Someone who interprets the first clause in way R1 so that it fits his reasoning in law D1a is then forced, interpretively, to explain the latter clause in way S1, and then he gets law D1b. Someone who interprets the first clause in way R2 so that it fits his reasoning in law D2a is then forced, interpretively, to explain the latter clause in way S2, and then he gets law D2b.
So there is a connection here: D1a goes together with D1b, and correspondingly D2a goes together with D2b.
The connection is mediated through the interpretive understanding of the Mishnah, and perhaps it is not an essential connection between the parts.
Now what does an amora do if, in his own reasoning, he holds D1a and also D2b?
He has to bargain with his own views and think, “Which seems more correct to me?” and based on that choose the interpretive track.
That is different from the usual situation in which an amora accepts the Mishnah.
Usually an amora can think, I think A, but the Mishnah says B, so the Mishnah is probably right or authoritative. But here the amora can choose between two tracks, and in order to decide he has to weigh two laws that both seem correct to him and determine which one seems even more correct.

Michi (2021-05-09)

You should ask that to someone who studies aggadah, or someone who thinks it’s worth studying it.

Sometimes they say that the Mishnah is broken up, and that fits this kind of case too. In general, without breaking it up, if no one disagrees with either the first clause or the latter clause, then an amora cannot adopt both interpretations together.

Tolginus (2021-05-09)

Even without studying aggadah, it’s understandable that if someone says “better A than B,” he could not equally well say “better B than A,” because there are aspects in both directions. So let’s set aside the whole business of aspects (answer 4), and choose the option of literary intensification (answer 5) and the other options.

I don’t think I conveyed exactly what I mean. I looked for an example and didn’t find one. I remember the tractate and the geographical spot on the page, but I can’t find it. Or maybe my memory is off. The point is bargaining with one’s views, weighing them, and choosing to go with opinion A at the expense of opinion B when they are on two completely different issues and the link between them is not substantive. And the question is whether an amora really sets up hierarchies that way and throws out one correct view for the sake of its even more correct counterpart. In weird extreme cases they split the Mishnah, but that’s only in a few places. I’ll be back in a flash when I find the example.

Michi (2021-05-09)

I didn’t understand why you reject the matter of aspects. Indeed, it’s true: you can’t prefer A over B and B over A from the same standpoint at the same time. Precisely for that reason, when the Sages say that it is better for a person to do A rather than B, after they have determined that B is more severe, the meaning is that they want to say there is another dimension from which A is more severe.
And of course I don’t understand how you got to the point of rejecting all the claims except literary exaggeration.

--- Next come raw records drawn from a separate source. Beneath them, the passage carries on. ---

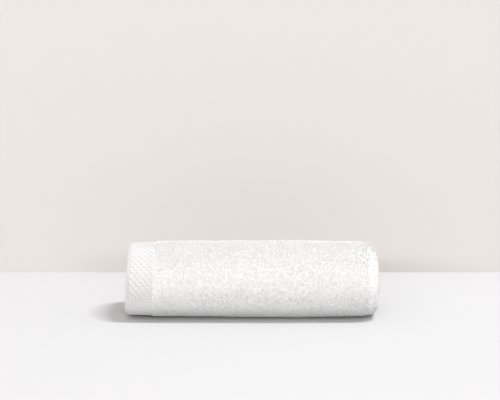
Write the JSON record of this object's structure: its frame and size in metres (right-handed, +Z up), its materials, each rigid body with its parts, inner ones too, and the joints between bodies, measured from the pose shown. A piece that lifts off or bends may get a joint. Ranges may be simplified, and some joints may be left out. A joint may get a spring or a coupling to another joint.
{
  "type": "rolled bath towel",
  "caption": "Cotton terry bath towel, folded lengthwise and rolled up, lying on its side, with a pile-free woven rib band along one end of the roll.",
  "frame": {"origin": "the middle of the roll's footprint box, on the surface that the roll lies on", "axes": "+X runs along the roll away from the end with the woven band, +Y from the front to the back, where the long edge of the cloth is tucked under, and +Z is up"},
  "size_m": [0.35, 0.132, 0.1],
  "materials": {
    "white_cotton_terry": "matt looped cotton pile with a flat-woven ribbed band"
  },
  "bodies": {
    "root": {"towel_roll": "white_cotton_terry"}
  },
  "joints": []
}
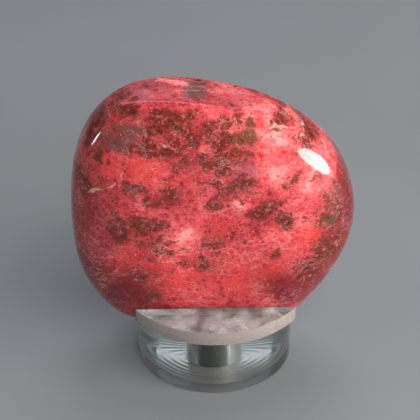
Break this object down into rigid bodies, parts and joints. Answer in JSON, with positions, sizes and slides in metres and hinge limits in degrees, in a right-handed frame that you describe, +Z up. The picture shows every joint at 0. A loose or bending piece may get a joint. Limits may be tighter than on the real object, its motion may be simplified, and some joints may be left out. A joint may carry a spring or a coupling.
{
  "type": "polished thulite stone on stand",
  "caption": "Polished pink thulite pebble with a narrow flat ground along its top edge, standing upright in a clear acrylic stand of a round base and half-moon plates.",
  "frame": {"origin": "centre of the stand's round underside, on the surface it stands on", "axes": "+Z up through the stand and the stone, +X along the slot and the stone's width to the viewer's right, +Y to the back; the stone's broad front face looks towards -Y"},
  "size_m": [0.0691, 0.0484, 0.0755],
  "materials": {
    "polished_thulite": "polished",
    "clear_acrylic": "gloss"
  },
  "bodies": {
    "root": {"stone": "polished_thulite", "stand_base": "clear_acrylic", "front_half_moon": "clear_acrylic", "rear_half_moon": "clear_acrylic"}
  },
  "joints": []
}
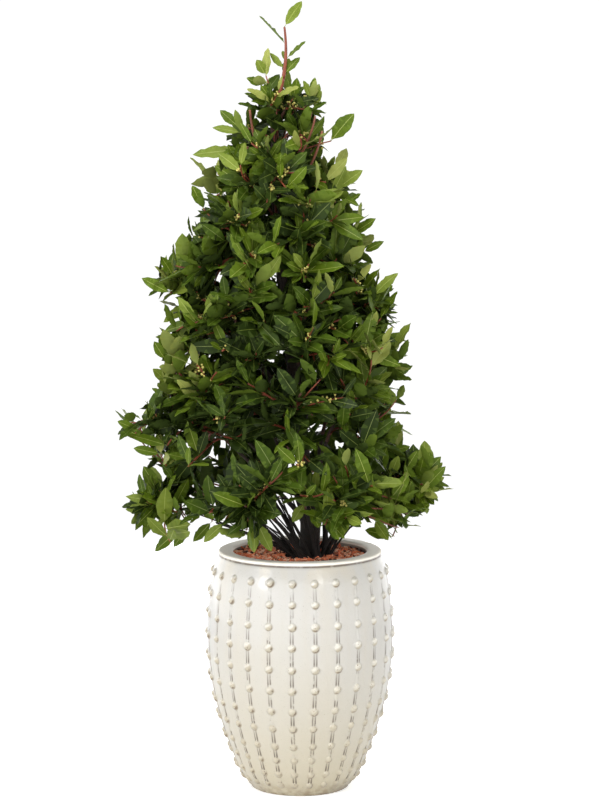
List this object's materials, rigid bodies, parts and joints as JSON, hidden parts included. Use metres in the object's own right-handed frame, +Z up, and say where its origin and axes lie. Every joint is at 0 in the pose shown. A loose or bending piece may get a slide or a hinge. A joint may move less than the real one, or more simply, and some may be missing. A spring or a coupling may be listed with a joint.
{
  "type": "potted bay pyramid topiary",
  "caption": "Evergreen bay clipped to a loose pyramid, with a trunk, boughs and stems from the soil, in a tall barrel-shaped glazed pot with columns of raised studs.",
  "frame": {"origin": "centre of the pot's flat underside, on the floor", "axes": "+Z up along the pot's axis and the trunk, -Y towards the front, +X to the right seen from the front"},
  "size_m": [0.8017, 0.7607, 1.9527],
  "materials": {
    "glaze": "gloss",
    "soil": "matte",
    "chips": "matte",
    "bark": "matte",
    "leaves": "satin"
  },
  "bodies": {
    "root": {"bark_chips": "chips", "bough_low_1": "bark", "bough_low_2": "bark", "bough_low_3": "bark", "bough_low_4": "bark", "bough_low_5": "bark", "bough_low_6": "bark", "bough_middle_1": "bark", "bough_middle_2": "bark", "bough_middle_3": "bark", "bough_middle_4": "bark", "bough_middle_5": "bark", "bough_skirt_1": "bark", "bough_skirt_2": "bark", "bough_skirt_3": "bark", "bough_skirt_4": "bark", "bough_skirt_5": "bark", "bough_skirt_6": "bark", "bough_upper_1": "bark", "bough_upper_2": "bark", "bough_upper_3": "bark", "bough_upper_4": "bark", "foliage_leader": "leaves", "foliage_low_1": "leaves", "foliage_low_2": "leaves", "foliage_low_3": "leaves", "foliage_low_4": "leaves", "foliage_low_5": "leaves", "foliage_low_6": "leaves", "foliage_middle_1": "leaves", "foliage_middle_2": "leaves", "foliage_middle_3": "leaves", "foliage_middle_4": "leaves", "foliage_middle_5": "leaves", "foliage_skirt_1": "leaves", "foliage_skirt_2": "leaves", "foliage_skirt_3": "leaves", "foliage_skirt_4": "leaves", "foliage_skirt_5": "leaves", "foliage_skirt_6": "leaves", "foliage_spire_1": "leaves", "foliage_spire_2": "leaves", "foliage_spire_3": "leaves", "foliage_top_1": "leaves", "foliage_top_2": "leaves", "foliage_top_3": "leaves", "foliage_upper_1": "leaves", "foliage_upper_2": "leaves", "foliage_upper_3": "leaves", "foliage_upper_4": "leaves", "pot": "glaze", "soil": "soil", "trunk": "bark"}
  },
  "joints": []
}
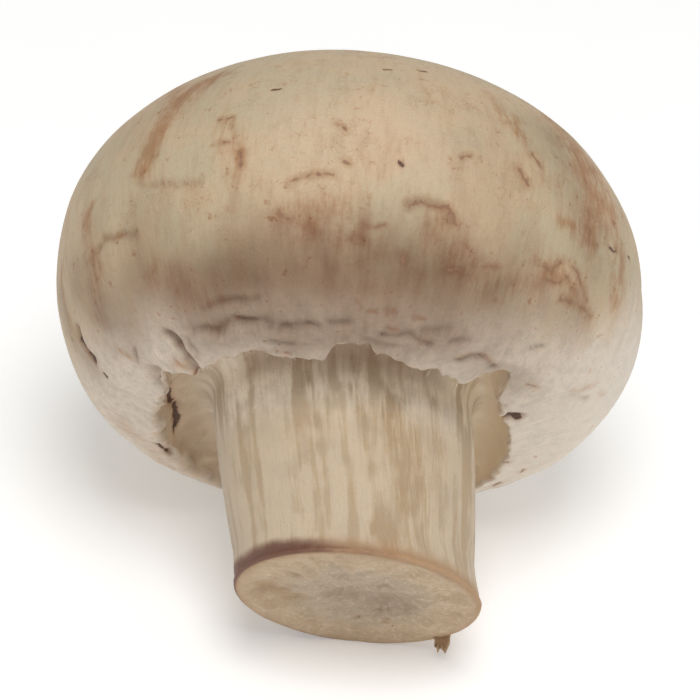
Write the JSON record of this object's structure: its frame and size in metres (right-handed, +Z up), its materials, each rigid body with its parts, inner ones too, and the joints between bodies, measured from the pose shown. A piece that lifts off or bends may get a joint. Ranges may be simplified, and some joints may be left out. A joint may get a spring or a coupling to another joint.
{
  "type": "button mushroom",
  "caption": "Picked button mushroom lying on its side: domed cap with a rolled, torn margin, short fibrous stem and a flat cut end.",
  "frame": {"origin": "middle of the mushroom's bounding box, on the ground that it lies on", "axes": "+Z up. The mushroom lies on its side: its stem points towards -Y and down, its cap's crown towards +Y and up, and +X is across the cap"},
  "size_m": [0.056, 0.0558, 0.0526],
  "materials": {
    "mushroom_flesh": "matt, slightly silky cream skin with brown bruises, fibrous stem and spongy cut flesh"
  },
  "bodies": {
    "root": {"mushroom": "mushroom_flesh"}
  },
  "joints": []
}
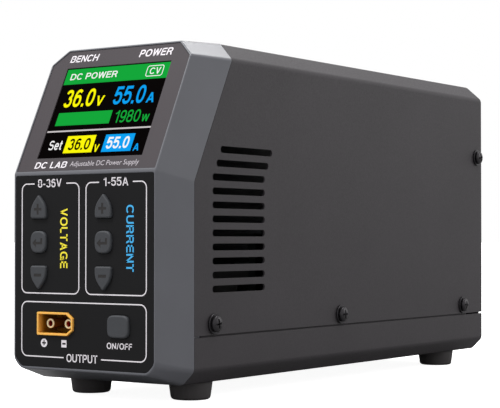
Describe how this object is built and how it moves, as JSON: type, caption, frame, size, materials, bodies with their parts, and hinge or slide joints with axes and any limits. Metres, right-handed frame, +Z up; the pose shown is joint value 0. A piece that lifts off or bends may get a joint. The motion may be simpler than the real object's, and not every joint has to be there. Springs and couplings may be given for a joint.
{
  "type": "bench power supply",
  "caption": "Tall narrow bench power supply: folded steel case, bezel with leaning display, keys, two-pole output socket, rear fan, mains inlet and rocker switch.",
  "frame": {"origin": "on the ground under the middle of the whole object's box", "axes": "+Z up, -Y out of the front face, +X to the right seen from the front"},
  "size_m": [0.1052, 0.319, 0.1685],
  "materials": {
    "painted_steel": "fine textured powder coat, dark grey",
    "bezel_plastic": "satin grey, lighter than the case",
    "panel_black": "matt black plate with printed lines",
    "fascia_grey": "matt warm grey plate",
    "screen_glass": "clear hard window over a black screen",
    "module_metal": "plated frame",
    "key_rubber": "soft grey keys",
    "board_green": "solder resist",
    "socket_amber": "translucent amber nylon",
    "contact_gold": "gold plated",
    "lead_positive": "red silicone insulation",
    "lead_negative": "black silicone insulation",
    "screw_steel": "zinc plated steel",
    "foot_rubber": "black moulded rubber",
    "fan_black": "glass filled plastic",
    "guard_chrome": "bright plated wire",
    "inlet_black": "moulded",
    "pin_brass": "nickel plated brass",
    "switch_black": "moulded",
    "rocker_black": "moulded",
    "aluminium": "extruded",
    "ferrite": "ferrite with tape",
    "copper_winding": "enamelled copper wire",
    "capacitor_sleeve": "aluminium can in a sleeve",
    "terminal_black": "moulded",
    "print_white": "printed ink",
    "print_yellow": "printed ink",
    "print_blue": "printed ink",
    "screen_light": "lit part of the screen"
  },
  "bodies": {
    "case": {"bottom_chassis": "painted_steel", "bulk_capacitor_1": "capacitor_sleeve", "bulk_capacitor_2": "capacitor_sleeve", "control_board": "board_green", "control_panel": "panel_black", "cover_screw_left_1": "screw_steel", "cover_screw_left_2": "screw_steel", "cover_screw_left_3": "screw_steel", "cover_screw_left_4": "screw_steel", "cover_screw_right_1": "screw_steel", "cover_screw_right_2": "screw_steel", "cover_screw_right_3": "screw_steel", "cover_screw_right_4": "screw_steel", "display_fascia": "fascia_grey", "display_lens": "screen_glass", "display_module": "module_metal", "earth_pin": "pin_brass", "fan_frame": "fan_black", "fan_guard": "guard_chrome", "fan_screw_1": "screw_steel", "fan_screw_2": "screw_steel", "fan_screw_3": "screw_steel", "fan_screw_4": "screw_steel", "foot_front_left": "foot_rubber", "foot_front_right": "foot_rubber", "foot_rear_left": "foot_rubber", "foot_rear_right": "foot_rubber", "foot_screw_front_left": "screw_steel", "foot_screw_front_right": "screw_steel", "foot_screw_rear_left": "screw_steel", "foot_screw_rear_right": "screw_steel", "front_bezel": "bezel_plastic", "live_pin": "pin_brass", "main_board": "board_green", "main_transformer": "ferrite", "mains_filter_choke": "ferrite", "mains_inlet": "inlet_black", "negative_contact": "contact_gold", "negative_lead": "lead_negative", "neutral_pin": "pin_brass", "output_choke": "copper_winding", "output_socket": "socket_amber", "output_terminal_block": "terminal_black", "pfc_choke": "copper_winding", "positive_contact": "contact_gold", "positive_lead": "lead_positive", "power_switch_body": "switch_black", "primary_heatsink": "aluminium", "rear_panel": "painted_steel", "secondary_heatsink": "aluminium", "top_cover": "painted_steel"},
    "voltage_up_key": {"voltage_up_key": "key_rubber"},
    "voltage_enter_key": {"voltage_enter_key": "key_rubber"},
    "voltage_down_key": {"voltage_down_key": "key_rubber"},
    "current_up_key": {"current_up_key": "key_rubber"},
    "current_enter_key": {"current_enter_key": "key_rubber"},
    "current_down_key": {"current_down_key": "key_rubber"},
    "output_key": {"output_key": "key_rubber"},
    "fan_rotor": {"fan_rotor": "fan_black"},
    "power_rocker": {"power_rocker": "rocker_black"}
  },
  "joints": [
    {"name": "voltage_up_press", "type": "slide", "parent": "case", "child": "voltage_up_key", "axis": [0, 1, 0], "range_m": [0, 0.0008], "stiffness_N_per_m": 1500},
    {"name": "voltage_enter_press", "type": "slide", "parent": "case", "child": "voltage_enter_key", "axis": [0, 1, 0], "range_m": [0, 0.0008], "stiffness_N_per_m": 1500},
    {"name": "voltage_down_press", "type": "slide", "parent": "case", "child": "voltage_down_key", "axis": [0, 1, 0], "range_m": [0, 0.0008], "stiffness_N_per_m": 1500},
    {"name": "current_up_press", "type": "slide", "parent": "case", "child": "current_up_key", "axis": [0, 1, 0], "range_m": [0, 0.0008], "stiffness_N_per_m": 1500},
    {"name": "current_enter_press", "type": "slide", "parent": "case", "child": "current_enter_key", "axis": [0, 1, 0], "range_m": [0, 0.0008], "stiffness_N_per_m": 1500},
    {"name": "current_down_press", "type": "slide", "parent": "case", "child": "current_down_key", "axis": [0, 1, 0], "range_m": [0, 0.0008], "stiffness_N_per_m": 1500},
    {"name": "output_press", "type": "slide", "parent": "case", "child": "output_key", "axis": [0, 1, 0], "range_m": [0, 0.0008], "stiffness_N_per_m": 1500},
    {"name": "fan_spin", "type": "hinge", "parent": "case", "child": "fan_rotor", "pos_m": [0, 0.1396, 0.113], "axis": [0, 1, 0], "continuous": true},
    {"name": "power_rock", "type": "hinge", "parent": "case", "child": "power_rocker", "pos_m": [0.024, 0.1548, 0.042], "axis": [1, 0, 0], "range_deg": [0, 20]}
  ]
}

There are situations in which amoraim or tannaim disagree on some issue. For example, Amora A holds X and Amora B does not. Amora A brings a source from a verse or an exposition, and then the Talmud asks what Amora B does with that source. From there they derive another law, Y, unrelated to X, and that yields a double dispute between the sages even though there is no connection between the two disputes. This happens a lot in the Talmud, and almost the entire literature of pilpul is built on this. Isn’t that the logic you’re talking about?

Tolginus (2021-05-09)

The statement of the Sages has to be non-trivial. Obviously public humiliation is bad (parameter a), and relations with a married woman is bad (parameter b). I understood the “aspects” option—that is, answer 4—as saying that the Sages came to say that public humiliation is bad, and since in relations with a married woman there is no public humiliation, then on the axis of the badness of humiliation, public humiliation is more severe. That’s certainly a startling and original insight, but from the Sages I would expect more. [I phrased that badly. I didn’t mean to reject the other claims except exaggeration, but to reveal in passing what seems to me more plausible.]

It’s parallel. Not long ago you brought in one of the columns a Talmudic passage like this in Sanhedrin about his sister and his father’s wife, etc. But it seems to me there is a difference between laws that emerge from reasoning, where there is a position, and laws that emerge solely from exposition, where the position is less firm. Fine, when I find it, with God’s help, soon, I’ll bring it and then open a new question. I’ve already flipped through half of Bava Kamma and can’t find it, and I feel a weird need to note that this is annoying, and it looks like I’ll keep flipping through it this evening.

Michi (2021-05-10)

That’s just a caricature. Obviously the advantage of public humiliation over relations with a married woman is not the “humiliatingness” of it. The claim could be, for example, that even if the offense is less severe halakhically, it has graver dimensions in other respects, for instance from the very fact that it involves harming another person. And there is novelty in that, because in a common religious outlook there is no significance to things beyond Jewish law and halakhic severity. Something like this is brought by the Chafetz Chaim regarding the extra stringency of the prohibition of evil speech, which has no halakhic expression, for example in terms of punishment, or “be killed rather than transgress,” and the like.
Many other non-trivial interpretations can be suggested.

Tolginus (2021-05-10)

Got it.

Tolginus (2021-05-10)

And in the style of people who give little sermonettes at Sheva Berakhot on the fifth day, when everyone is indifferent, one could say that they mentioned a married woman because that is exactly the opposite of public humiliation: with a married woman, by its nature, “the eye of the adulterer waits for twilight,” and they do their deeds in the dark; whereas in public humiliation the whole problem is created by the public exposure. So relations with a married woman has intrinsic severity but no publicity, and public humiliation has no intrinsic severity but only publicity, and on this they said that the transgression of publicity is more severe than the transgression in itself. And they chose the case of a married woman, whose nature lacks publicity, in order to sharpen the contrast between the offenses. Mazal tov, mazal tov.